I’ve only been using stepper motors so far. Really cool blog post about when why and how to switch to servo motors! If I need those for a next project, I’ll make sure to come back to your writeup.

I did some work on the table over the weekend. It was making a clunking noise every time the X axis movement reversed direction because there was about a 2mm gap between the ends of the X axis and the Y axis frame rails. Every time the X direction reversed, the whole axis would shift and make a clunk when it banged into the Y axis rail. I added a spring loaded bearing to one of the pulley blocks that eliminates the gap. No more clunking noises.

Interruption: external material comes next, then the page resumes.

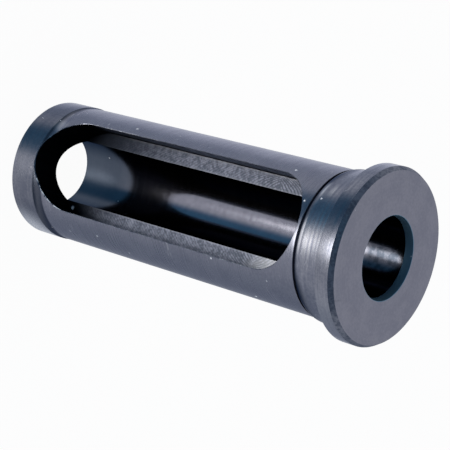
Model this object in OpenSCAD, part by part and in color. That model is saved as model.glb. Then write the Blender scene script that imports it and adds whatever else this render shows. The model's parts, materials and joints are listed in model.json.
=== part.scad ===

As usual, when I fix one major source of noise, the next loudest one becomes apparent. In this case it’s the magnet rattling against the bottom of the table. The magnet sits in a rectangular tube with a light spring pushing it gently against the bottom of the table. That allows it to follow the surface of the table even if it sags near the center. The magnet fits loosely in the rectangular tube so that it can move up and down freely, but that’s the problem. It also allows the magnet to wobble each time direction changes. That creates a rattling noise as the magnet bounces against the bottom of the table. It wasn’t really a problem when acceleration was low when the table had steppers, but running at high speed and acceleration with the servos made it obvious.

That problem will be eliminated in the next, and hopefully final, version of the table.

In the meantime, here’s a new real-time video, speed 1000 mm/sec and acceleration 10,000 mm/sec^2:

Maybe just some really loud music? That looks great.

Death Metal high speed sand table with black sand and red lights?